Can Flores play second? Even Las Vegas manager Wally Backman is not sure. As he told MiLB.com:
“The thing is, he turns the double play well, he has good hands,” he said. “His range is a little limited, but we’re working on trying to increase it as much as possible. The more he plays second base, the better he’ll become. Position will be a big factor for him.”
The Mets seem committed to getting Flores repetitions at second now. What’s that means for Murphy? Nothing yet.
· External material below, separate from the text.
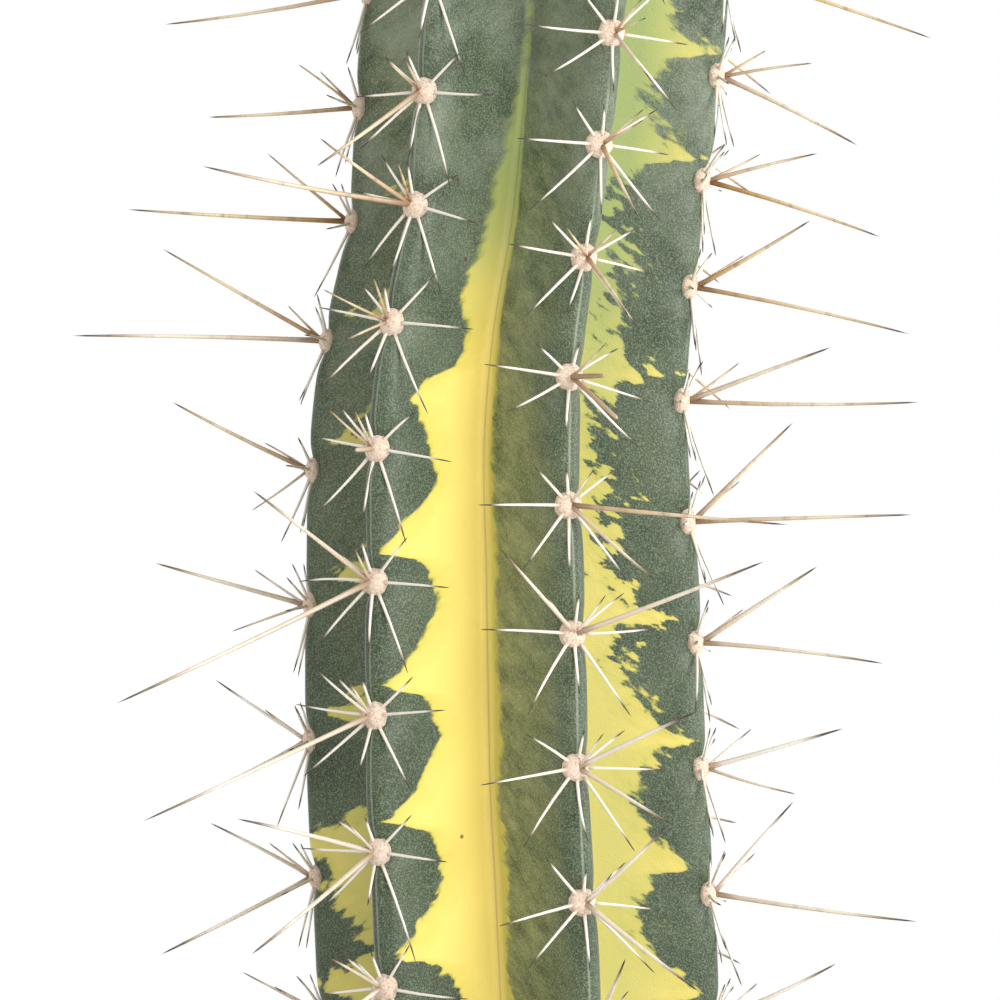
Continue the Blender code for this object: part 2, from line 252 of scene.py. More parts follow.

One of
two three scenarios is likely for Murphy and the Mets: either 1. the team trades Murphy and rolls with Flores at second, or 2. gives up on the Flores at second base idea and moves him to first, 3. moves Murphy to first to make room for Flores (and Ike Davis and Lucas Duda disappear). Three is unlikely to happen, and Murphy’s offense – no seasons above a .450 slugging percentage in which he’s played 50 games, just is not worth much at first. Still, Flores is hardly a finished product – he either needs to improve defensively at second or develop more power to play first. Either is possible, but there’s no urgency here.
Where does this leave the Mets? Still 23-35 with the second-worst record in the National League. Swapping out Ankiel for Nieuwenhuis is a net positive and opened a spot on the team’s 40-man roster. Putting Ike Davis in AAA where he has a chance to fix himself is appropriate. Adding David Aardsma over Collin McHugh is a small net gain for the bullpen, but Aardsma himself has little chance of contributing to the Mets’ next winning team. In this sense, the move carries little significance.
Everything else that has happened roster-wise in the last two days is just churn. The moves all are justifiable, reasonable and well-intentioned, and even you know, right. And yet, they will not make the Mets materially better. That’s a weird and sorry commentary.